Sgt. 1st Class Ezra Glover joined the Army at age 17 after growing up in Honolulu. He has served for more than 15 years and is currently the motor sergeant for a support element of the 5th Squadron, 4th Cavalry Regiment, 2nd Brigade Combat Team, 1st Infantry Division, at Fort Riley, Kan. Glover has deployed to Iraq three times and has earned the Parachutist, Air Assault and Combat Action Badges.

Why did you join the Army?

I joined the Army because I was curious. I didn’t plan on staying in the Army; I thought I would do it for three years, then go to college. Fifteen years later, I’m still in the Army. I love the Army. I love the institution, the way things fall into place, the discipline, the pride, the work. I strive for excellence and take advantage of every opportunity in the Army, whether it’s school, training, etc. You can’t get that anywhere.
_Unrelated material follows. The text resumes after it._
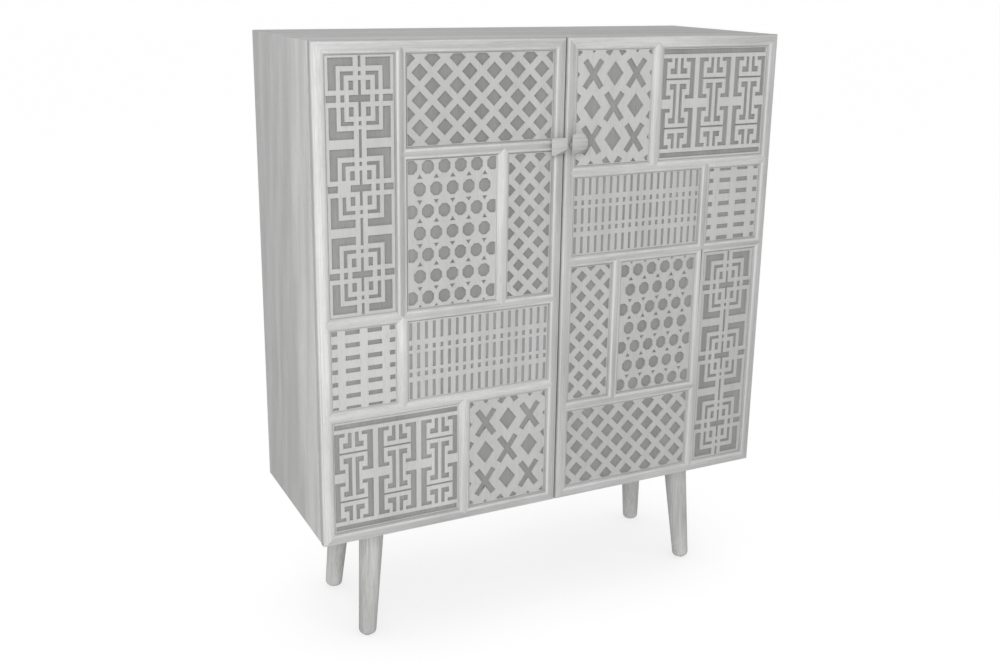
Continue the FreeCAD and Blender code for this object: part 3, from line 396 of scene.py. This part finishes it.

I’ve been in 15 years and I’m going to stay as long as I can. I love it. I try to tell the Soldiers that. I don’t try to pressure them to be in the Army; I just try to explain, this is what the Army is. Where can you get this outside?

What role have NCOs played in your professional development?

NCOs played an important role. The way I am now is because of the leadership I had in the past: strict but fair; always lead from the front; always do the right thing. I try to instill that in the Soldiers: Even when no one is around, always be doing what you’re supposed to be doing. I had excellent leaders and NCOs throughout my past.

What makes a good NCO?

A good NCO is someone who provides purpose, direction, motivation. You need to ensure you know what your Soldiers are doing and that they’re doing the right thing.

How do you set the example for your Soldiers?

I set the example by enforcing the standards, making sure that I’m in the right uniform and I’m within the standards, and enforcing that with all my Soldiers by making on-the-spot corrections. I always support my Soldiers to go to school. I try to make sure they excel and better themselves.

What changes would you like to see Armywide?

Right now we’re doing the drawdown; I’d like to see the Army recruit at a higher standard. It’s starting to get better. We can make corrections, but it’s good to do some weeding out in the beginning.

How do you see NCOs rising to the challenge in your organization?

We’ve had some hurry-up promotions. I think now we need to start putting more emphasis on the NCO Development Program to make the NCO better. There are a lot of young NCOs out there who got promoted during the wars. Now we need to focus on NCO and Soldier DPs and showing them the standard.

How does your current job impact the Army?

We keep the Army moving. Everything from power generation to water, fuel, trucks, vehicles. I think it’s an important part of the Army. If we’re not there, nobody is moving.

What is good leadership?

Good leadership is not passing by the problem. Make sure you correct that problem when it happens. Leading from the front, ensuring that you’re tactically and technically proficient. Be a good communicator.